» GOAL
Restate word for word the lines of the data below, from the first through the one that has "return move(PLATE_DROP +".

» RECORDED DATA
[Begin]
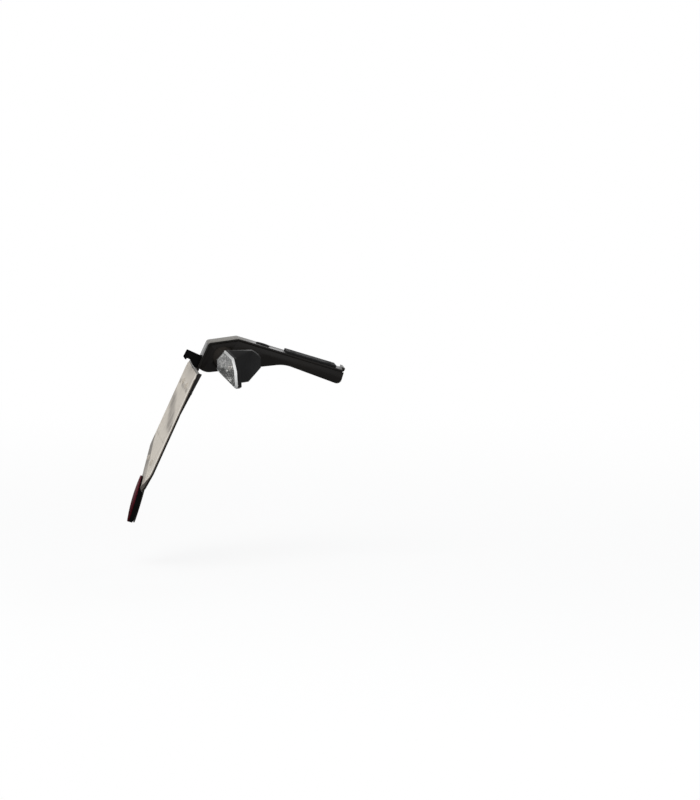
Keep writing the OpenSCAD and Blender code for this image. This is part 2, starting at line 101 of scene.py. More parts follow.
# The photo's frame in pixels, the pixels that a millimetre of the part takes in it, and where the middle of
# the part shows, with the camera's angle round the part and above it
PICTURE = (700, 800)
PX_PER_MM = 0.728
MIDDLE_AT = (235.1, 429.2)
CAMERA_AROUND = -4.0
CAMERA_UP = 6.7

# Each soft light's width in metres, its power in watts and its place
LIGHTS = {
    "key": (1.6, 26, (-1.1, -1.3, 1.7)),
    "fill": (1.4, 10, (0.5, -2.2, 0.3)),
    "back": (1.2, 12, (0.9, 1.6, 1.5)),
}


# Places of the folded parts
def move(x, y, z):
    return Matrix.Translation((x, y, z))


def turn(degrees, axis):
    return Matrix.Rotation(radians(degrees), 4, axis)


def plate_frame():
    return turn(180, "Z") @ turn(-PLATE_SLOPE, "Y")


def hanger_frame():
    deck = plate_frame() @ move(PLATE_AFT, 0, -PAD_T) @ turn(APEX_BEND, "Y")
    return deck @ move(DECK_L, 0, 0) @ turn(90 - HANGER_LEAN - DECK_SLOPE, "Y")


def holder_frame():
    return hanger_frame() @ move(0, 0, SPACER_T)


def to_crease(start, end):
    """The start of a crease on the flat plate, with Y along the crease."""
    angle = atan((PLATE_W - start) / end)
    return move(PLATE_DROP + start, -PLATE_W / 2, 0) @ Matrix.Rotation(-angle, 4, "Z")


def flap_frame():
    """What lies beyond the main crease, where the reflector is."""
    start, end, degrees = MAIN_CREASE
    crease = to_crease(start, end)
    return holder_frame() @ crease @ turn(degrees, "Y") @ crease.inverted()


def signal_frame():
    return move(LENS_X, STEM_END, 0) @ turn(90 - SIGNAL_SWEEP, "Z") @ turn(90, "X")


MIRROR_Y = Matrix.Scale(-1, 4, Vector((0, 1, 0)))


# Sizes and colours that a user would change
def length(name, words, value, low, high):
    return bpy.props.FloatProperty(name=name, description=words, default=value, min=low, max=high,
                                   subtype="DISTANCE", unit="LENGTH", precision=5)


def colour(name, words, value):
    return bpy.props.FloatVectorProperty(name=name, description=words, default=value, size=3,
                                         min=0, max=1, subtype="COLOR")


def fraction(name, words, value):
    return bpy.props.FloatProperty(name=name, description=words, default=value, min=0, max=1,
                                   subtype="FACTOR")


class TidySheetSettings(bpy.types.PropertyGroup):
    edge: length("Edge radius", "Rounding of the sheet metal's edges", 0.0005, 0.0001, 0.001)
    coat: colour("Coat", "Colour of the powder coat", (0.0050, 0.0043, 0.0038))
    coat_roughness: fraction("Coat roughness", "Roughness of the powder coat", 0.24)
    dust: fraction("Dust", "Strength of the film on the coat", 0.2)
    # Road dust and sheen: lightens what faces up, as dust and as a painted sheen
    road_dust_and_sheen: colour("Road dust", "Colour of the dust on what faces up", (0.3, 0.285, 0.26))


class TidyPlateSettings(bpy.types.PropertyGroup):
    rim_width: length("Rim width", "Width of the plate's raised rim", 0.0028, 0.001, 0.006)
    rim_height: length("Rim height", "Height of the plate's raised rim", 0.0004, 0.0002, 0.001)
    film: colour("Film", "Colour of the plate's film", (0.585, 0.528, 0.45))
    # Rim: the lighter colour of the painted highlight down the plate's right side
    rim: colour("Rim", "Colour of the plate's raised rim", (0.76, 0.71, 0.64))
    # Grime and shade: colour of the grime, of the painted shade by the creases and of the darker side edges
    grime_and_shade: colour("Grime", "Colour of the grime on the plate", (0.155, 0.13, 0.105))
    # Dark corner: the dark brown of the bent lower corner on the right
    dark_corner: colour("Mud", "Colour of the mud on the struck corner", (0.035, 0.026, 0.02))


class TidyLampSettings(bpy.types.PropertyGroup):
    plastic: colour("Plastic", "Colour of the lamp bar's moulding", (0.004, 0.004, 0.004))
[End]
» REPLY
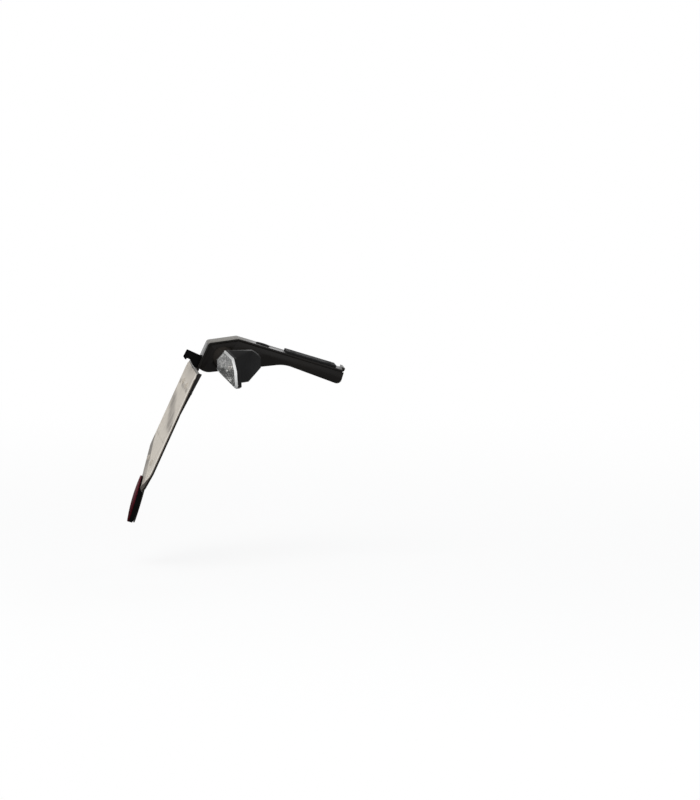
Keep writing the OpenSCAD and Blender code for this image. This is part 2, starting at line 101 of scene.py. More parts follow.
# The photo's frame in pixels, the pixels that a millimetre of the part takes in it, and where the middle of
# the part shows, with the camera's angle round the part and above it
PICTURE = (700, 800)
PX_PER_MM = 0.728
MIDDLE_AT = (235.1, 429.2)
CAMERA_AROUND = -4.0
CAMERA_UP = 6.7

# Each soft light's width in metres, its power in watts and its place
LIGHTS = {
    "key": (1.6, 26, (-1.1, -1.3, 1.7)),
    "fill": (1.4, 10, (0.5, -2.2, 0.3)),
    "back": (1.2, 12, (0.9, 1.6, 1.5)),
}


# Places of the folded parts
def move(x, y, z):
    return Matrix.Translation((x, y, z))


def turn(degrees, axis):
    return Matrix.Rotation(radians(degrees), 4, axis)


def plate_frame():
    return turn(180, "Z") @ turn(-PLATE_SLOPE, "Y")


def hanger_frame():
    deck = plate_frame() @ move(PLATE_AFT, 0, -PAD_T) @ turn(APEX_BEND, "Y")
    return deck @ move(DECK_L, 0, 0) @ turn(90 - HANGER_LEAN - DECK_SLOPE, "Y")


def holder_frame():
    return hanger_frame() @ move(0, 0, SPACER_T)


def to_crease(start, end):
    """The start of a crease on the flat plate, with Y along the crease."""
    angle = atan((PLATE_W - start) / end)
    return move(PLATE_DROP + start, -PLATE_W / 2, 0) @ Matrix.Rotation(-angle, 4, "Z")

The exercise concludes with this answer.